# [Prompt]
Will you return, word for word, only the lines from the top of the data below down to and including the one with "PLAY = 0.25"?

# [Given data]
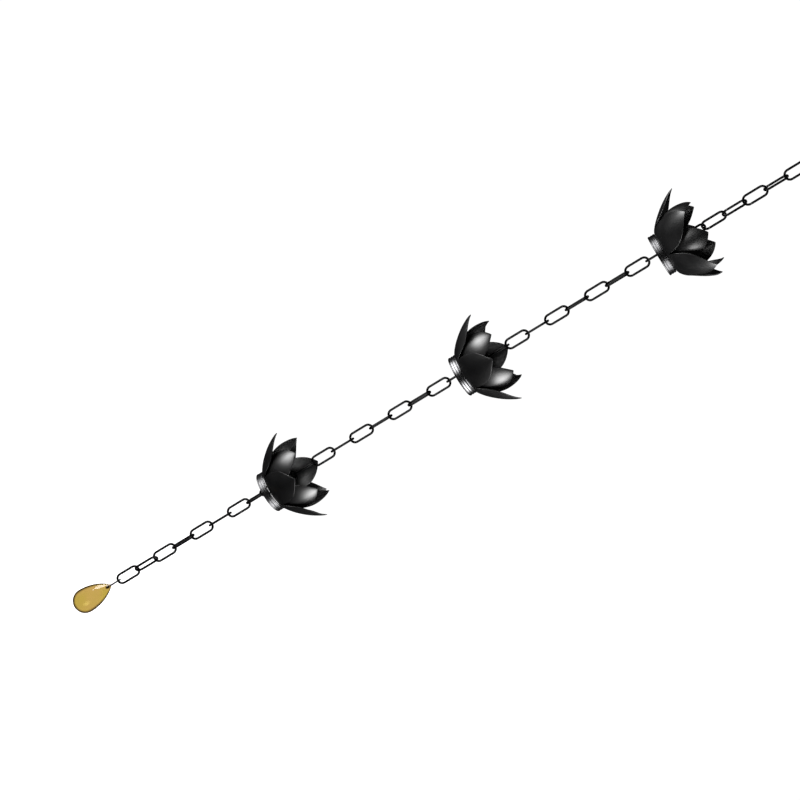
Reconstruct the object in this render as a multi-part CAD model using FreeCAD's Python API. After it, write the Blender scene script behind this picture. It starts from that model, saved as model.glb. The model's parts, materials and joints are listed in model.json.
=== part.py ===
import FreeCAD
import Part
import math
import os

# Rain chain with three lotus cups, in millimetres. The chain hangs plumb down -Z. The origin
# is the inside of the top link's crown, where a gutter hook carries the whole chain. The
# front of the chain faces -Y.

# Full links: one round wire bent to an oval and closed with a butt seam in one leg.
LINK_WIRE = 3.0
LINK_INNER_LENGTH = 29.3
LINK_INNER_WIDTH = 9.4
SEAM_GAP = 1.0
# Slack between two wires that hang in one another.
PLAY = 0.25

# Short links have the same wire and the same crowns. One carries the top cup, and two
# follow under the bottom cup.
SHORT_LINK_INNER_LENGTH = 22.0
SHORT_LINKS = (7, 28, 29)

# The plane of each link, in degrees from the X axis. Links cross one another, and the chain
# is a little twisted above the top cup and around the bottom one. The last link of each of
# the first three runs carries a cup.
TOP_RUN_TURNS = (0, 107, 10, 118, 35, 135, 20)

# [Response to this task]
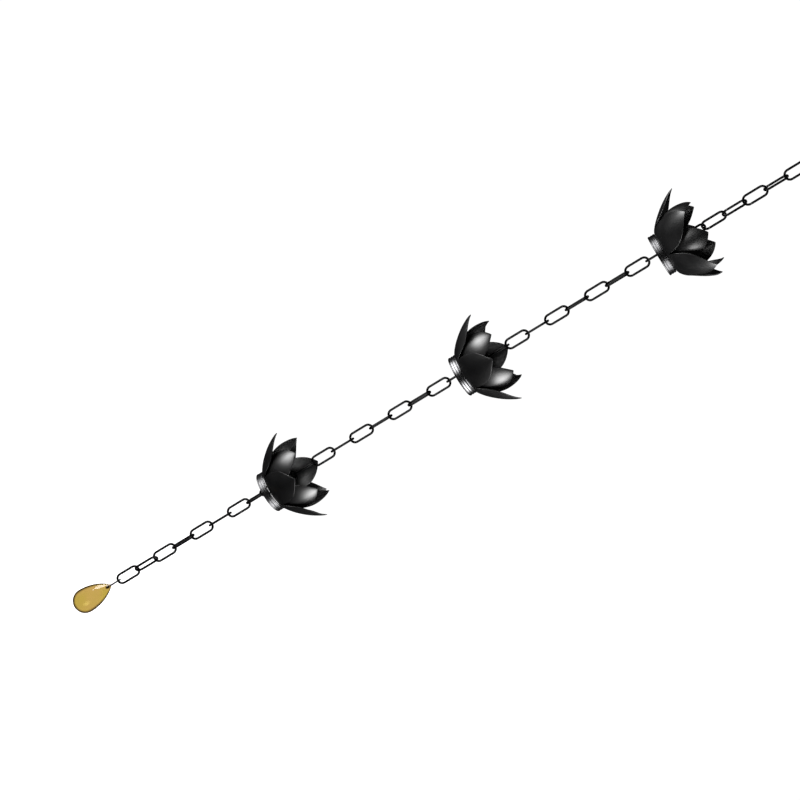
Reconstruct the object in this render as a multi-part CAD model using FreeCAD's Python API. After it, write the Blender scene script behind this picture. It starts from that model, saved as model.glb. The model's parts, materials and joints are listed in model.json.
=== part.py ===
import FreeCAD
import Part
import math
import os

# Rain chain with three lotus cups, in millimetres. The chain hangs plumb down -Z. The origin
# is the inside of the top link's crown, where a gutter hook carries the whole chain. The
# front of the chain faces -Y.

# Full links: one round wire bent to an oval and closed with a butt seam in one leg.
LINK_WIRE = 3.0
LINK_INNER_LENGTH = 29.3
LINK_INNER_WIDTH = 9.4
SEAM_GAP = 1.0
# Slack between two wires that hang in one another.
PLAY = 0.25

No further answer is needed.